Chaque vendredi, Anouk Van Gestel repère le meilleur des sorties littéraires, relie les genres, réveille les classiques oubliés, partage ses trouvailles insolites et ses rencontres d’auteurs, d’ici ou d’ailleurs.
Vous avez aimé
Des tirailleurs sénégalais se racontent, Abdoul Sow
Vous serez épouvanté.es avec Frère d’âme
Alfa tient la main de son frère d’arme, son plus que frère, alors qu’il agonise, les tripes à l’air. Mademba le supplie de l’achever, de mettre un terme à sa souffrance. Mais Alfa, au nom des lois humaines et du devoir, refuse de le sacrifier. Après sa mort, il s’en veut de ne pas avoir abréger la souffrance de son plus-que-frère.
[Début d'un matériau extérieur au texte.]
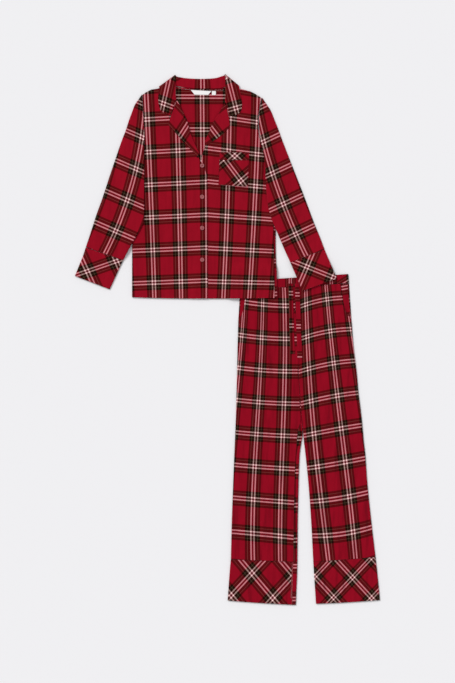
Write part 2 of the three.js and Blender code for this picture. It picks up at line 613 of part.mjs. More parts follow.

La force du désespoir lui donne tous les courages et il n’a de cesse de venger son ami en partant tuer l’ennemi. Les Allemands aux yeux bleus.
L’extrait
Par la vérité de Dieu, jai été inhumain. Je n’ai pas écouté mon ami, j’ai écouté mon ennemi. Alors, quand j’attrape l’ennemi d’en face, quand je lis dans ses yeux bleus les hurlements que sa bouche ne peut pas lancer au ciel de la guerre, quand son ventre ouvert n’est plus qu’une bouillie de chair crue, je rattrape le temps perdu, j’achève l’ennemi. Dès sa seconde supplication des yeux, je lui tranche la gorge comme aux moutons de sacrifice. Ce que je n’ai pas fait pour Mademba Diop, je le fais pour mon ennemi aux yeux bleus. Par humanité retrouvée.
Entre les lignes
David Diop, maître de conférence à l’Université de Pau, s’est mis dans la peau d’un tirailleur sénégalais pour raconter l’horreur de la Grande Guerre et le martyre des 134 000 Sénégalais vivant dans les tranchées avant d’aller se faire massacrer. Un roman de 143 pages qui se lit la boule au ventre. Récompensé par le Prix Goncourt des lycéens 2018, ce livre magnifique aide à comprendre comment on peut basculer dans la folie.
Frère d’âme, David Diop, Ed. Points, 6 €.